I prefer to keep the term as I understand it. For me, it means planning to do something good. She and I were both free adults, capable of making our own decisions. And nobody plans to do anything bad at that moment, do they?

The story reminds me of one I cut from Tribune's short-story contest 10 or 11 years ago and probably still have in a box somewhere — Sharon Wahl's "I Also Dated Zarathustra." I liked the story then but, then 18, didn't get much of it. Here are the two grafs I got and the subsequent one I didn't grasp, like the rest of the story, until rereading this week:

It was a warm night, with lots of neon. It was one of those nights when the world seemed to be made not of people, but of couples. Everywhere I looked bodies were paired together, connected at the hands or more tightly around the waist, awkward animals walking with a tilt and lean, off-balance, unsymmetrical. They reminded me of those children’s books with the pages cut in three, each section the top, middle, or bottom of an animal, so that the normal old heads and legs and bellies could be made into sillier creatures: a salamousowl, a girelephish, a pandazebrogator.

And yes, I wanted to be part of it all. Of course I did. Oh, to be damply interlaced at the palms. To be affectionately leashed, tethered in the crowded streets, appended. To make a wider obstacle on the sidewalk, a wandering self-absorption that others had to navigate, rather than this narrow thing that darts and slips politely by.

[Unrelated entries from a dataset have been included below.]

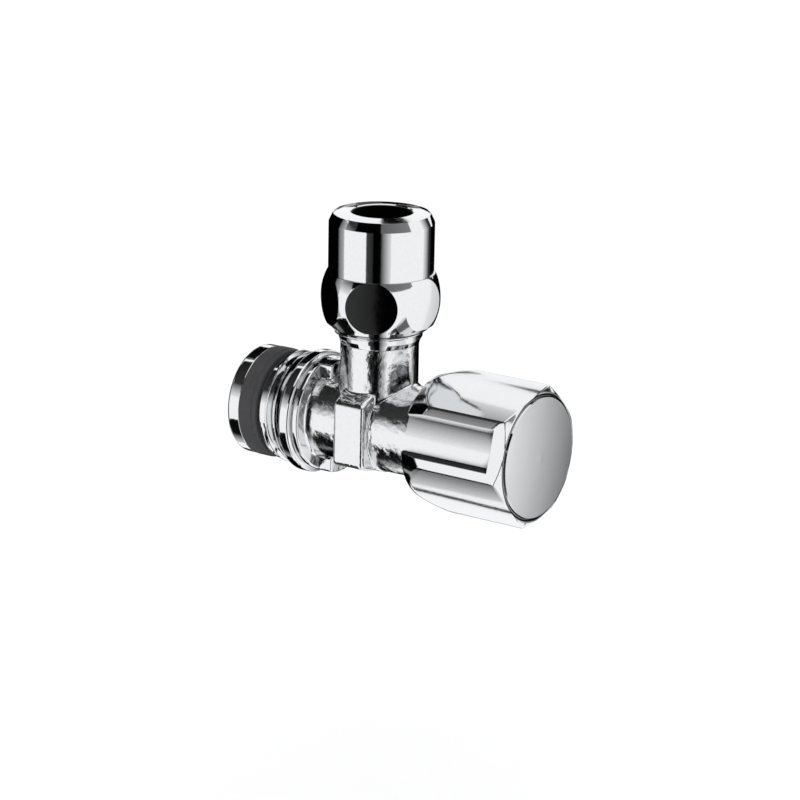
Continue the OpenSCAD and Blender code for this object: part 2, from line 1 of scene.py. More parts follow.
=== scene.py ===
# %% [markdown]
# # Angle stop valve
# An angle stop valve joins a wall pipe to the thin pipe of a tap. Its brass elbow is cast, turned where
# it has threads, and chrome plated. A long nut clamps the 10 mm pipe on top, and a plated plastic knob
# closes the valve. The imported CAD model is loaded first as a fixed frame. It says where everything is
# and how it moves, and the cells below give each visible part its real surface.
# %% Load the frame
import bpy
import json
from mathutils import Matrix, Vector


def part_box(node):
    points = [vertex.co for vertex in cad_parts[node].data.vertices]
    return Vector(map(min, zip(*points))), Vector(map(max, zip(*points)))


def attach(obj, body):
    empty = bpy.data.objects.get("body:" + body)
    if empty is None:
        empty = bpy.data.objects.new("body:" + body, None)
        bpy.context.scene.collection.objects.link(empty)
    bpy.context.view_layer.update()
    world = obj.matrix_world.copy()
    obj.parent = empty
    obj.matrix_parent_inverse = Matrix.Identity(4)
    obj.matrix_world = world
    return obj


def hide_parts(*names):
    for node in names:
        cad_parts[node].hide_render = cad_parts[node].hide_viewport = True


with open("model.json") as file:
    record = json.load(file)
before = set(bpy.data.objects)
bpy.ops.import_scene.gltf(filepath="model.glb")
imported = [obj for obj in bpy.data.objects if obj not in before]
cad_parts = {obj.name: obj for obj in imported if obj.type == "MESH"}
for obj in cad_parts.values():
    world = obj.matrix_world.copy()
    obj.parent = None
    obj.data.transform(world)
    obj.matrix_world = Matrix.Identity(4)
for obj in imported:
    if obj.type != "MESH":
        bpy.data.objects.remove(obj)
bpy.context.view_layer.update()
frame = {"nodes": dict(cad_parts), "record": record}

# %% Libraries and the scale
import json
from math import atan2, cos, hypot, pi, radians, sin, sqrt, tan

import bmesh
import bpy
from mathutils import Matrix, Vector

MM = 0.001
SAME_POINT = 0.001 * MM  # points closer than this are one point
scene = bpy.context.scene
scene.view_settings.view_transform = "Standard"


def along_x(radius, place, angle=0.0):
    """A point about the valve axis. Angle 0 is the side that faces -Y, and it grows towards the top."""
    return Vector((place, -radius * cos(angle), radius * sin(angle)))


print("one millimetre is", MM, "in the scene, which is in metres")

# %% [markdown]
# ## Sizes
# Blender works in metres, so each size is written in millimetres times MM. Ends that the CAD model
# already fixes are read from its boxes, and the rest are the sizes a machinist would have on the drawing.
# %% Sizes read from the frame
body_low, body_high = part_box("valve_body")
nut_low, nut_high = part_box("compression_nut")
knob_low, knob_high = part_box("knob_shell")
cap_low, cap_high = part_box("knob_cap")
seal_low, seal_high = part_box("inlet_seal_ring")
INLET_END = body_low.x
BRANCH_END = body_high.x
OUTLET_TOP = body_high.z
OUTLET_X = (nut_low.x + nut_high.x) / 2
print(f"outlet axis {OUTLET_X / MM:.2f} mm from the wall, its mouth {OUTLET_TOP / MM:.2f} mm up")

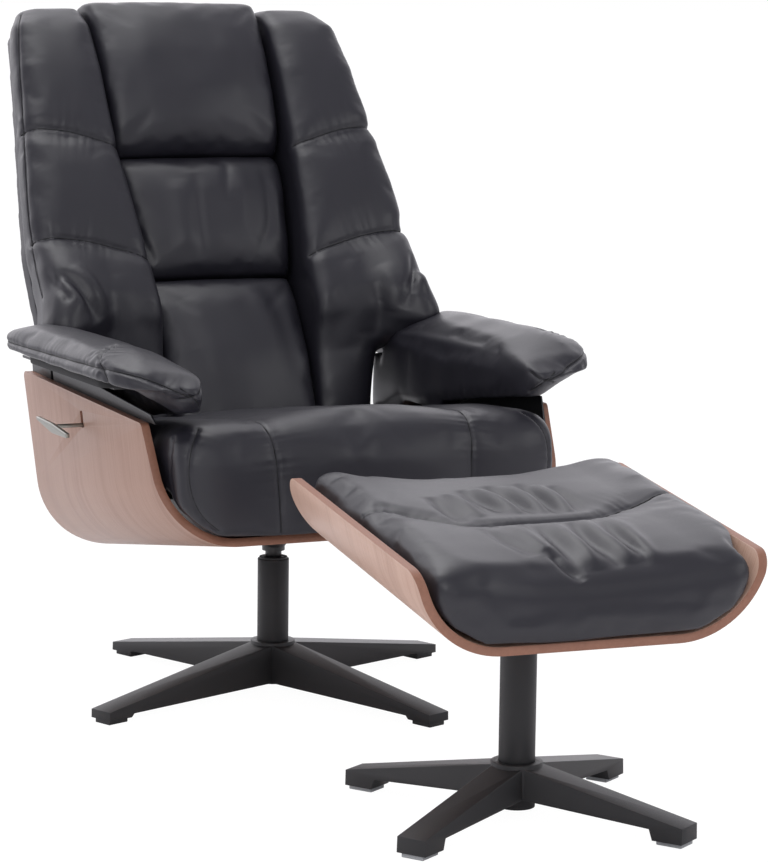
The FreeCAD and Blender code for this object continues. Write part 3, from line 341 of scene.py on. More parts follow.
def pressed_shell(node, body, frame_in, outer, edge, wall):
    """The bent sheet with eased edges, veneer on its faces and bare wood on its cuts."""
    end_grain, level_cut = 0.55, 0.72
    piece = drawn_from(node, node + "_made", 0.4)
    finished(piece, "BEVEL", width=0.0009, segments=2, limit_method="ANGLE",
             angle_limit=math.radians(40.0), use_clamp_overlap=True)
    piece.data.materials.append(outer.material)
    piece.data.materials.append(edge.material)
    turn_in = np.array(frame_in)[:3, :3]
    for face in piece.data.polygons:
        along, up = (turn_in @ np.array(face.normal))[1:]
        place = moved(frame_in, np.array([face.center]))[0]
        cut = abs(along) > end_grain or (up > level_cut and abs(place[0]) > wall)
        face.material_index = 1 if cut else 0
    alone(piece)
    bpy.ops.object.shade_smooth_by_angle(angle=smooth_below)
    settled(piece, body, "walnut", outer, node)


shell_level, shell_tilt = 0.237, 9.1
shell_out, shell_in = sheet_frame(shell_level, shell_tilt)
walnut = veneer("walnut_veneer", shell_tilt, 0.0, (0.345, 0.208, 0.154), (0.285, 0.158, 0.112),
                (0.72, 0.6, 0.52))
walnut_edge = ply_edge("walnut_edge", shell_tilt, 0.0)
pressed_shell("seat_shell", "shell", shell_in, walnut, walnut_edge, 0.27)


# Armrest brackets and boards: bent steel plates bolted inside the walls, and plywood boards
# covered in dark lining that the pads are stapled to. A thin steel plate fills the gap between
# each wall and its armrest, shallower on the lever's side to leave the lever free.

lining = Finish("dark_lining")
spot = lining.place()
weave = lining.noise(spot, 700.0, 2.0)
lining.coat({"Base Color": lining.mixed(weave, (0.014, 0.014, 0.015, 1.0), (0.026, 0.026, 0.027, 1.0)),
             "Roughness": 0.8 + 0.1 * weave, "Normal": lining.bump(weave, 0.0004, 0.6)})
for side in ("left", "right"):
    eased("armrest_bracket_" + side, "shell", "steel", paint, 0.0008)
    eased("armrest_board_" + side, "shell", "board", lining, 0.002)

plate_half = 0.0015
plate_out, plate_middle, plate_lean = 0.3089, 0.2225, 3.7
for side, sign, low_front, low_rear in (("left", 1.0, 0.14, 0.14), ("right", -1.0, 0.176, 0.249)):
    bpy.ops.object.select_all(action="DESELECT")
    bpy.ops.mesh.primitive_cube_add(size=2.0, scale=(plate_half, 1.0, 1.0))
    panel = bpy.context.object
    panel.name = "armrest_side_plate_" + side
    bpy.ops.object.transform_apply(location=True, rotation=True, scale=True)
    corners = [vertex.co.copy() for vertex in panel.data.vertices]
    for end, level, v, w in ((-1, 1, -0.320, 0.190), (-1, -1, -0.334, low_front),
                             (1, 1, 0.08, 0.284), (1, -1, 0.08, low_rear)):
        bpy.ops.object.mode_set(mode="EDIT")
        bpy.ops.mesh.select_mode(type="VERT")
        bpy.ops.mesh.select_all(action="DESELECT")
        bpy.ops.object.mode_set(mode="OBJECT")
        for vertex, corner in zip(panel.data.vertices, corners):
            vertex.select = round(corner.y) == end and round(corner.z) == level
        bpy.ops.object.mode_set(mode="EDIT")
        bpy.ops.transform.translate(value=(0.0, v - end, w - plate_middle - level))
        bpy.ops.object.mode_set(mode="OBJECT")
    panel.matrix_world = (shell_out @ Matrix.Translation((sign * plate_out, 0.0, plate_middle))
                          @ Matrix.Rotation(math.radians(sign * plate_lean), 4, "Y"))
    bpy.ops.object.transform_apply(location=True, rotation=True, scale=True)
    finished(panel, "BEVEL", width=0.0008, segments=2, limit_method="ANGLE", angle_limit=sharp_corner)
    settled(panel, "shell", "steel", paint)


# Leather: aniline hide in near black with a soft sheen, cut, sewn and pulled over foam. Each
# cushion is puffed up from its solid by pressure, held where it is sewn or lies on something.

hide = Finish("black_leather")
spot = hide.place()
cells = hide.node("TexVoronoi", {"feature": "DISTANCE_TO_EDGE"}, {"Vector": spot, "Scale": 620.0})
soft_cells = hide.node("Math", {"operation": "MINIMUM"}, {0: cells * 4.0, 1: 0.6})
fine = hide.noise(spot, 340.0, 4.0, 0.6)
hand = hide.noise(spot, 36.0, 3.0, 0.5)
wide = hide.noise(spot, 7.0, 3.0, 0.5)
grain = soft_cells * 0.6 + fine * 0.4
relief = hide.bump(grain, 0.0003, 0.22)
relief = hide.bump(hand, 0.0018, 0.1, relief)
hide.coat({"Base Color": hide.mixed(wide, (0.0092, 0.0088, 0.0135, 1.0), (0.0132, 0.0126, 0.0188, 1.0)),
           "Roughness": 0.37 + 0.08 * fine + 0.06 * wide, "Normal": relief,
           "Coat Weight": 0.04, "Coat Roughness": 0.3})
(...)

But Zarathustra understood nothing of this. He would walk between or duck under the arms of people clearly together, something I by instinct could not do. It was impossible to truly accompany him, to predict and accommodate his walking speeds or stopping places. He seemed to resent being tied down, even by gravity. He walked with high fast steps and frequently bumped into things. Really he couldn’t see very well; until he was at arm’s length he wasn’t completely certain what he was looking at. This meant that everything out of reach was immensely interesting, and the things close by merely obstacles.

If I'd known this earlier, I could've gotten to more movies

Monday, October 12th, 2009

NYer: "As a rough rule, cinema can be sundered into two halves: six o’clock films and nine o’clock films. Most movies are nine-o’clock affairs, and none the worse for it. You get home from work, grab something to eat, and head to the theatre, and enjoy the show. And so to bed — alone or entwined, but, either way, with dreams whose sweetness will not be crumbled or soured by what you saw onscreen. A six o’clock movie requires more organization: prebooked tickets, a restaurant table, the right friends. You’re going to need them, because if all runs according to plan you will spend the second half of the evening tossing the movie — the impact and substance of it — back and forth."

A few lines later in the piece: "'The Reader' is a nine o’clock movie that thinks its a six o’clock. 'Groundhog Day' is the opposite."